**Information provided**
[START]
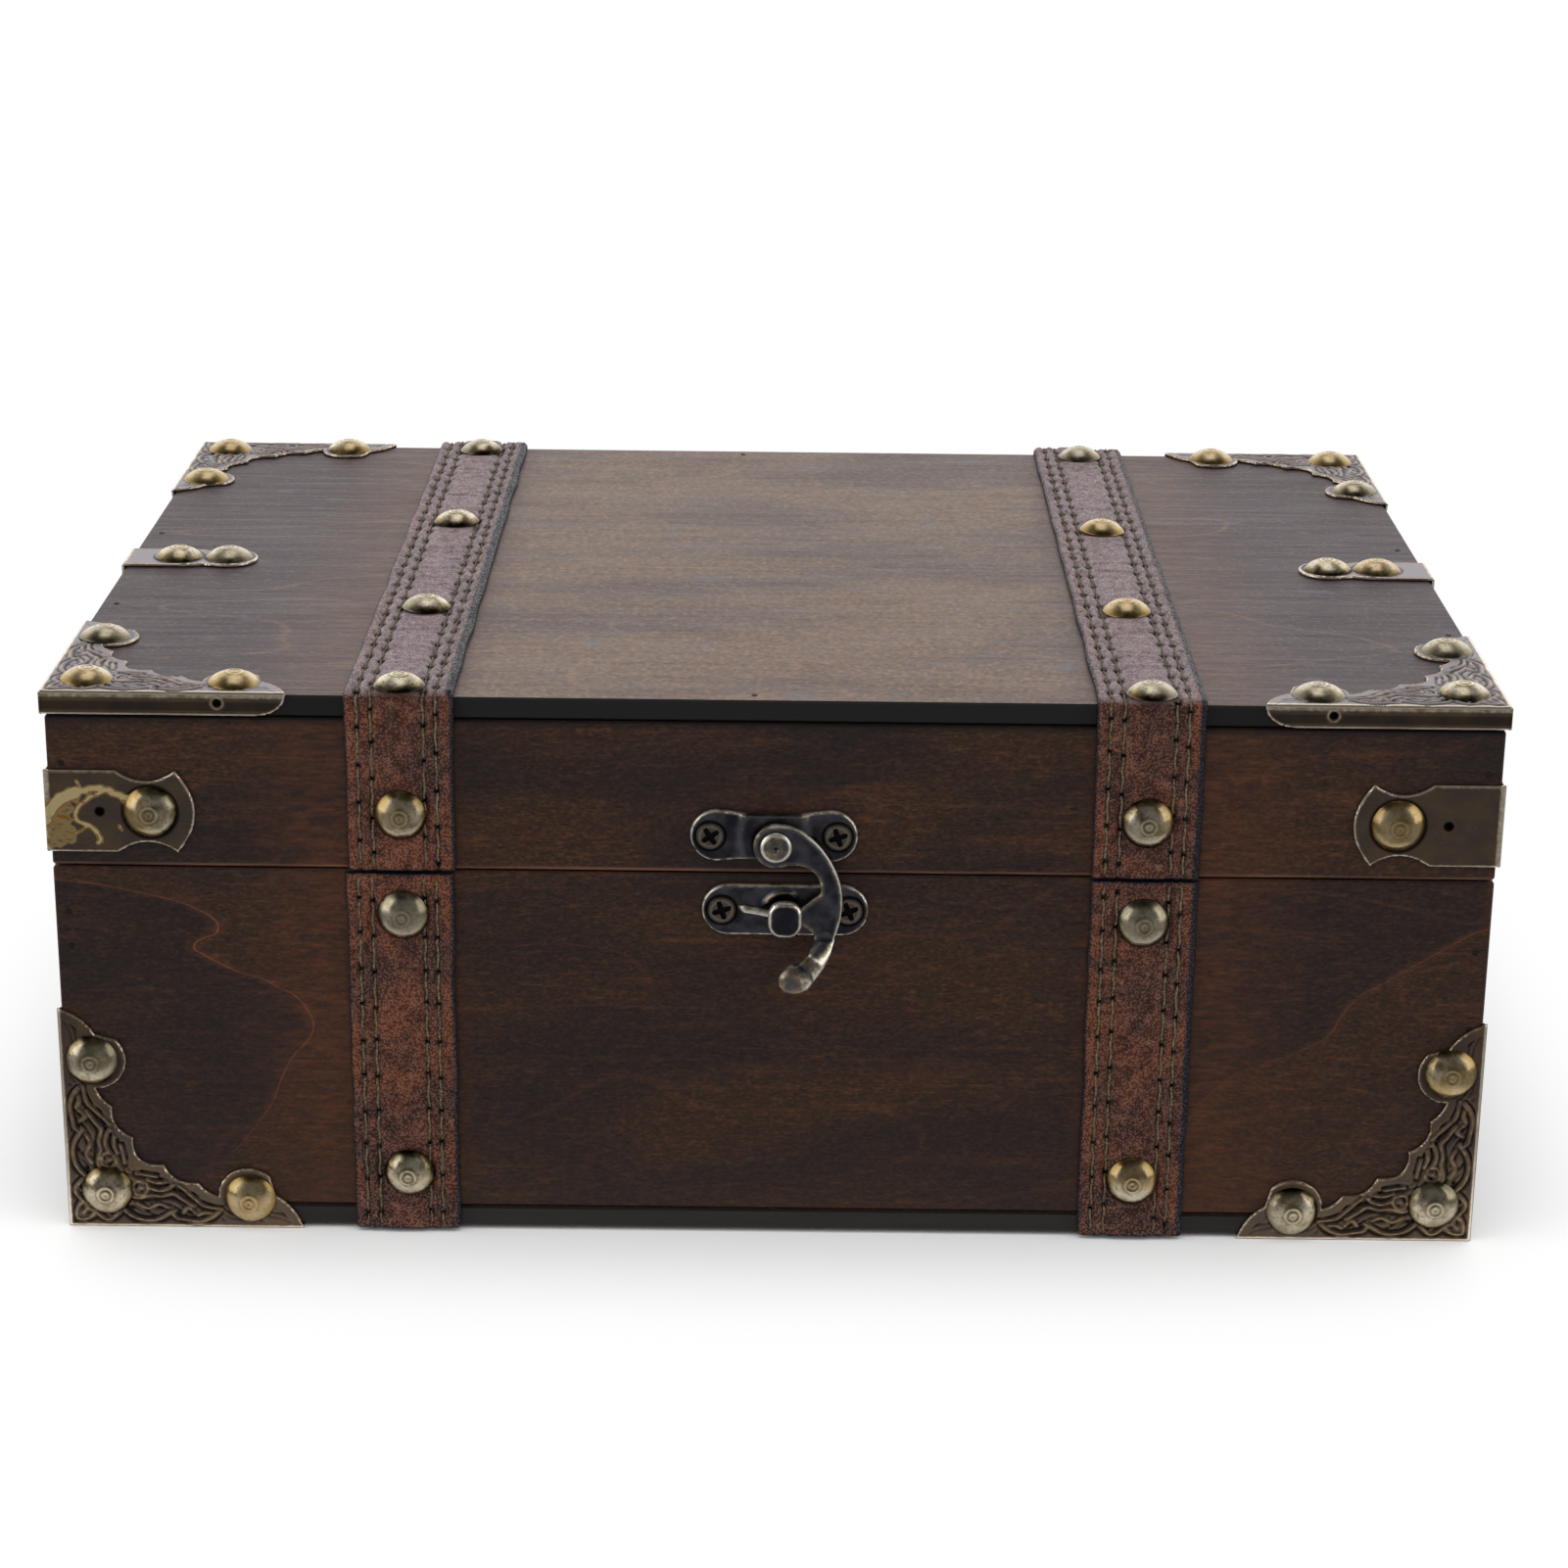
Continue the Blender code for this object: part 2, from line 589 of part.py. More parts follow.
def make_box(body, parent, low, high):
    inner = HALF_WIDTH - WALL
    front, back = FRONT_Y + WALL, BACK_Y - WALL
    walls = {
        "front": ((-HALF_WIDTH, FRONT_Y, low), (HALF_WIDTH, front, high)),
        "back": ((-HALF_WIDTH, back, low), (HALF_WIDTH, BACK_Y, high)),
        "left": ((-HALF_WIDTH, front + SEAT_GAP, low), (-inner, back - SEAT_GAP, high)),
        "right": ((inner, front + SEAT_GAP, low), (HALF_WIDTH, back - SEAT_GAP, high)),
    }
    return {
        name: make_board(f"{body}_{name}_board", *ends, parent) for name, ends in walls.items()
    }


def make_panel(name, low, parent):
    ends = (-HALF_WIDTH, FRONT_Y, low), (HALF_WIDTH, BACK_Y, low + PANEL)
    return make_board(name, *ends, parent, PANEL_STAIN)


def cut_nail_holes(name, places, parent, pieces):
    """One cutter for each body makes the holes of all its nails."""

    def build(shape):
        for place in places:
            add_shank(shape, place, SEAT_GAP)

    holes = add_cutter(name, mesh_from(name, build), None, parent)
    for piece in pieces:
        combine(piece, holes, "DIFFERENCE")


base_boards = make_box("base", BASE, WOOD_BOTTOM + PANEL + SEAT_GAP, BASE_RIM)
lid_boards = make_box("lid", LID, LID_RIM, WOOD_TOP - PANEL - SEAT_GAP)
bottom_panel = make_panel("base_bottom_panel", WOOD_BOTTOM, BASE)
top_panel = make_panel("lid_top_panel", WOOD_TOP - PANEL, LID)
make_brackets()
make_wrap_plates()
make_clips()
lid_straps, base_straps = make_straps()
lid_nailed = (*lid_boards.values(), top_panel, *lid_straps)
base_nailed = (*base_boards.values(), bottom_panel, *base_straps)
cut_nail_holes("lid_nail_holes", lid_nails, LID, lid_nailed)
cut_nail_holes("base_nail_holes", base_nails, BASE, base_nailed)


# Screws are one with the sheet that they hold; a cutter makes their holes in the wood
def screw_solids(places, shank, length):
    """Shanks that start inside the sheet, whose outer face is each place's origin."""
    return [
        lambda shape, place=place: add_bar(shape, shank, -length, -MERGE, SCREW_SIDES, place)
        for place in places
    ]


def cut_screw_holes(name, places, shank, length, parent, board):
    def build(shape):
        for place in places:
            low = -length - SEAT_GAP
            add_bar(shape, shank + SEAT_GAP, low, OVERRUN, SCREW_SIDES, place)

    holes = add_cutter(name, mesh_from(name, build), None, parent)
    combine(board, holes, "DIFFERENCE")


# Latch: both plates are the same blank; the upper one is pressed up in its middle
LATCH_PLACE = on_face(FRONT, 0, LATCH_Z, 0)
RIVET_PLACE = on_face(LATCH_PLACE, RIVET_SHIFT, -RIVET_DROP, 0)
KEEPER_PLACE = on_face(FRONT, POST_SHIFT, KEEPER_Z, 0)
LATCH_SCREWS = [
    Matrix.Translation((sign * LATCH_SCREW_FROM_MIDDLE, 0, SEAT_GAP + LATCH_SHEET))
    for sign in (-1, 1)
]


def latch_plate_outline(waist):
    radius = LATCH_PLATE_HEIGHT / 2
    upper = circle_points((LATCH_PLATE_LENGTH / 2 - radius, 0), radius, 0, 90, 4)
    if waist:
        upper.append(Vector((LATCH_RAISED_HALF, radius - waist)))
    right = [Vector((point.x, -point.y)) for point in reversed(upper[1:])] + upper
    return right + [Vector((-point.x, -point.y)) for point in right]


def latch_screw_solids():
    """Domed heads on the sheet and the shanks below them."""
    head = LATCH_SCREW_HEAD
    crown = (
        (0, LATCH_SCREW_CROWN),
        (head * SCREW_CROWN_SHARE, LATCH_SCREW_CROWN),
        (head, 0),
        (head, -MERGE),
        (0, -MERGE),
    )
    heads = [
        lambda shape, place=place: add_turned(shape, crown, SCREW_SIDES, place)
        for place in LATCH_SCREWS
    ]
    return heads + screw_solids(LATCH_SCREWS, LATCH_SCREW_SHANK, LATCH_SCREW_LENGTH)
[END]
Copy all of the data exactly.

**Answer to the exercise**
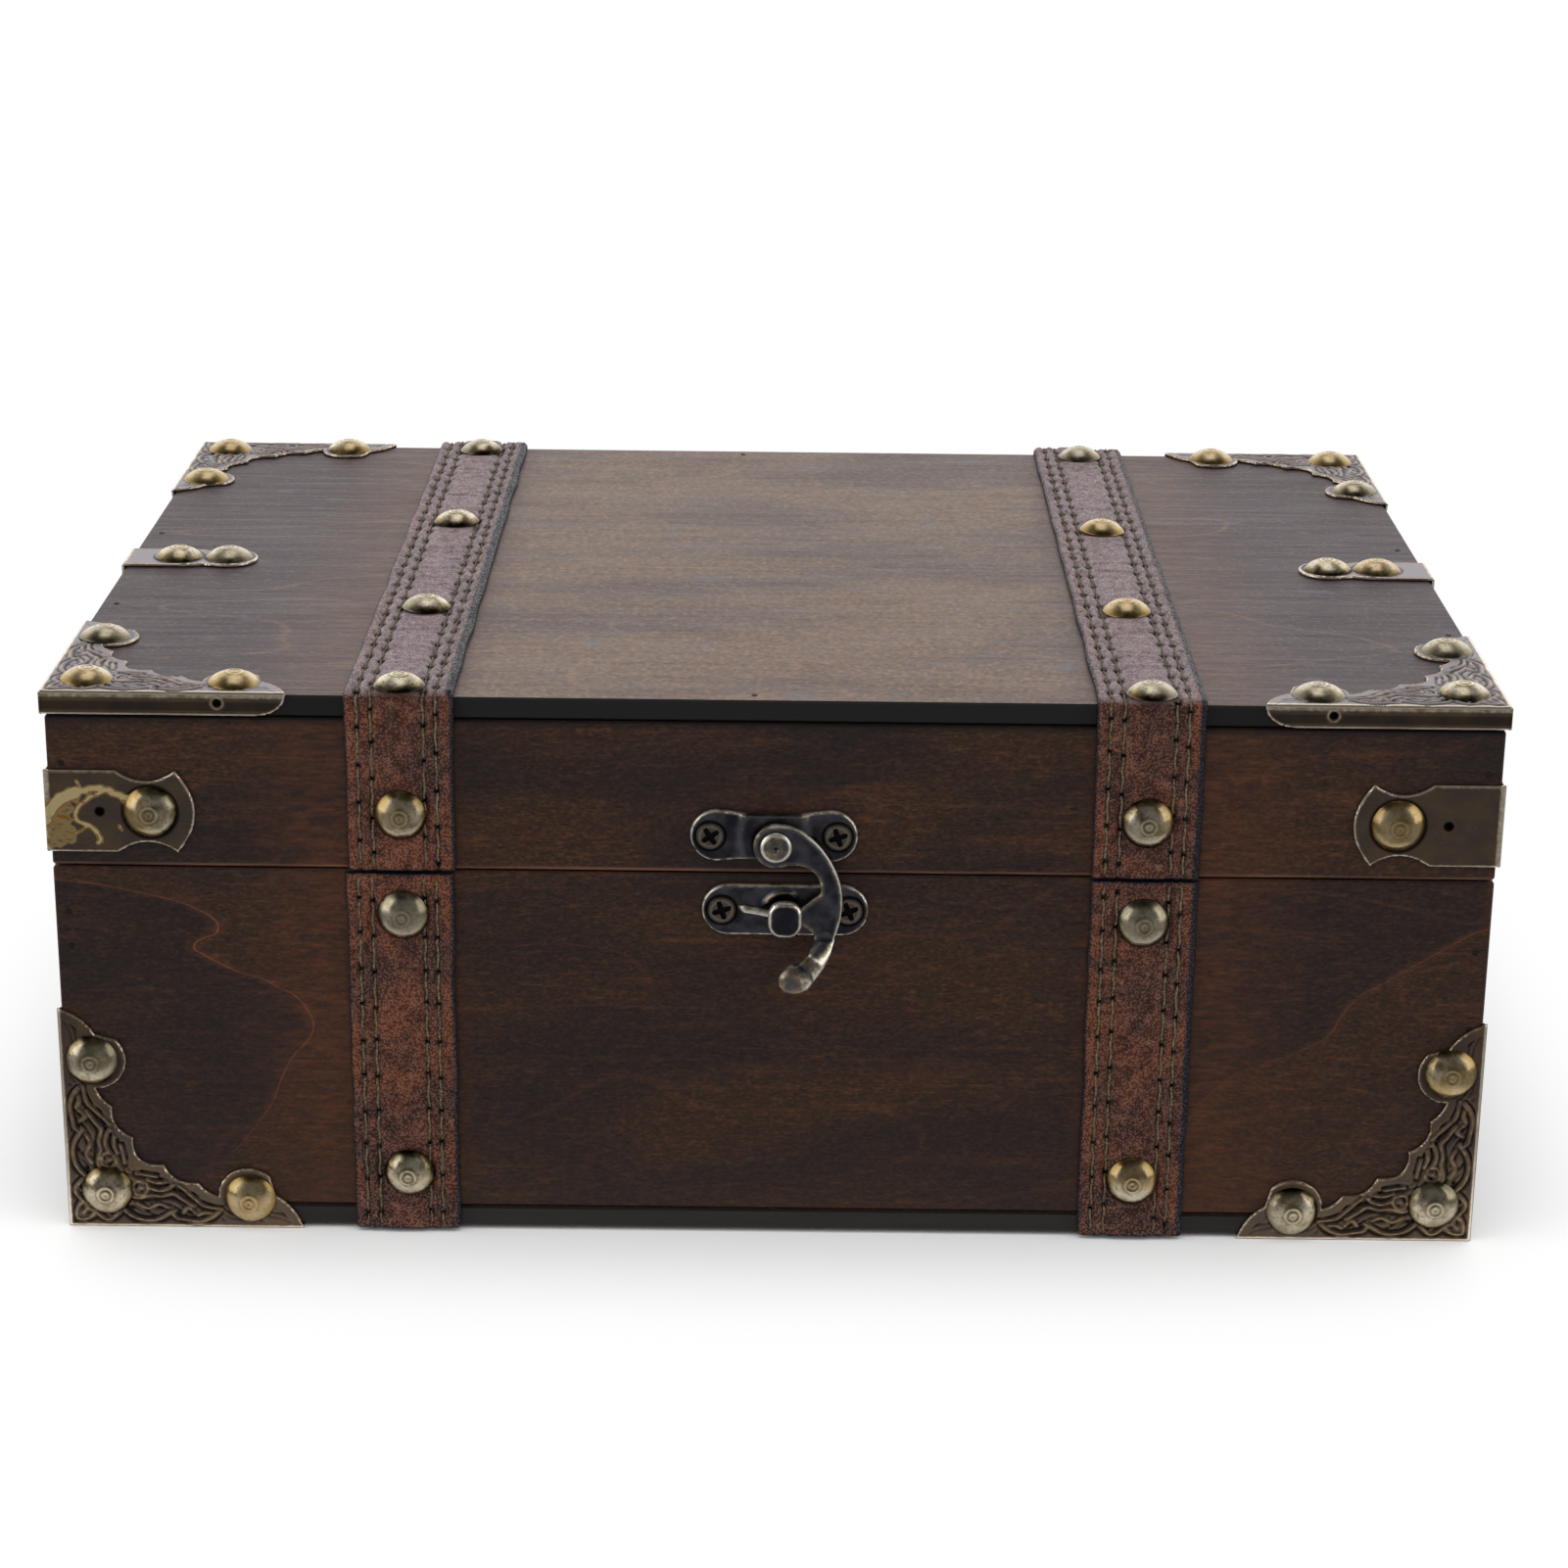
Continue the Blender code for this object: part 2, from line 589 of part.py. More parts follow.
def make_box(body, parent, low, high):
    inner = HALF_WIDTH - WALL
    front, back = FRONT_Y + WALL, BACK_Y - WALL
    walls = {
        "front": ((-HALF_WIDTH, FRONT_Y, low), (HALF_WIDTH, front, high)),
        "back": ((-HALF_WIDTH, back, low), (HALF_WIDTH, BACK_Y, high)),
        "left": ((-HALF_WIDTH, front + SEAT_GAP, low), (-inner, back - SEAT_GAP, high)),
        "right": ((inner, front + SEAT_GAP, low), (HALF_WIDTH, back - SEAT_GAP, high)),
    }
    return {
        name: make_board(f"{body}_{name}_board", *ends, parent) for name, ends in walls.items()
    }


def make_panel(name, low, parent):
    ends = (-HALF_WIDTH, FRONT_Y, low), (HALF_WIDTH, BACK_Y, low + PANEL)
    return make_board(name, *ends, parent, PANEL_STAIN)


def cut_nail_holes(name, places, parent, pieces):
    """One cutter for each body makes the holes of all its nails."""

    def build(shape):
        for place in places:
            add_shank(shape, place, SEAT_GAP)

    holes = add_cutter(name, mesh_from(name, build), None, parent)
    for piece in pieces:
        combine(piece, holes, "DIFFERENCE")


base_boards = make_box("base", BASE, WOOD_BOTTOM + PANEL + SEAT_GAP, BASE_RIM)
lid_boards = make_box("lid", LID, LID_RIM, WOOD_TOP - PANEL - SEAT_GAP)
bottom_panel = make_panel("base_bottom_panel", WOOD_BOTTOM, BASE)
top_panel = make_panel("lid_top_panel", WOOD_TOP - PANEL, LID)
make_brackets()
make_wrap_plates()
make_clips()
lid_straps, base_straps = make_straps()
lid_nailed = (*lid_boards.values(), top_panel, *lid_straps)
base_nailed = (*base_boards.values(), bottom_panel, *base_straps)
cut_nail_holes("lid_nail_holes", lid_nails, LID, lid_nailed)
cut_nail_holes("base_nail_holes", base_nails, BASE, base_nailed)


# Screws are one with the sheet that they hold; a cutter makes their holes in the wood
def screw_solids(places, shank, length):
    """Shanks that start inside the sheet, whose outer face is each place's origin."""
    return [
        lambda shape, place=place: add_bar(shape, shank, -length, -MERGE, SCREW_SIDES, place)
        for place in places
    ]


def cut_screw_holes(name, places, shank, length, parent, board):
    def build(shape):
        for place in places:
            low = -length - SEAT_GAP
            add_bar(shape, shank + SEAT_GAP, low, OVERRUN, SCREW_SIDES, place)

    holes = add_cutter(name, mesh_from(name, build), None, parent)
    combine(board, holes, "DIFFERENCE")


# Latch: both plates are the same blank; the upper one is pressed up in its middle
LATCH_PLACE = on_face(FRONT, 0, LATCH_Z, 0)
RIVET_PLACE = on_face(LATCH_PLACE, RIVET_SHIFT, -RIVET_DROP, 0)
KEEPER_PLACE = on_face(FRONT, POST_SHIFT, KEEPER_Z, 0)
LATCH_SCREWS = [
    Matrix.Translation((sign * LATCH_SCREW_FROM_MIDDLE, 0, SEAT_GAP + LATCH_SHEET))
    for sign in (-1, 1)
]


def latch_plate_outline(waist):
    radius = LATCH_PLATE_HEIGHT / 2
    upper = circle_points((LATCH_PLATE_LENGTH / 2 - radius, 0), radius, 0, 90, 4)
    if waist:
        upper.append(Vector((LATCH_RAISED_HALF, radius - waist)))
    right = [Vector((point.x, -point.y)) for point in reversed(upper[1:])] + upper
    return right + [Vector((-point.x, -point.y)) for point in right]


def latch_screw_solids():
    """Domed heads on the sheet and the shanks below them."""
    head = LATCH_SCREW_HEAD
    crown = (
        (0, LATCH_SCREW_CROWN),
        (head * SCREW_CROWN_SHARE, LATCH_SCREW_CROWN),
        (head, 0),
        (head, -MERGE),
        (0, -MERGE),
    )
    heads = [
        lambda shape, place=place: add_turned(shape, crown, SCREW_SIDES, place)
        for place in LATCH_SCREWS
    ]
    return heads + screw_solids(LATCH_SCREWS, LATCH_SCREW_SHANK, LATCH_SCREW_LENGTH)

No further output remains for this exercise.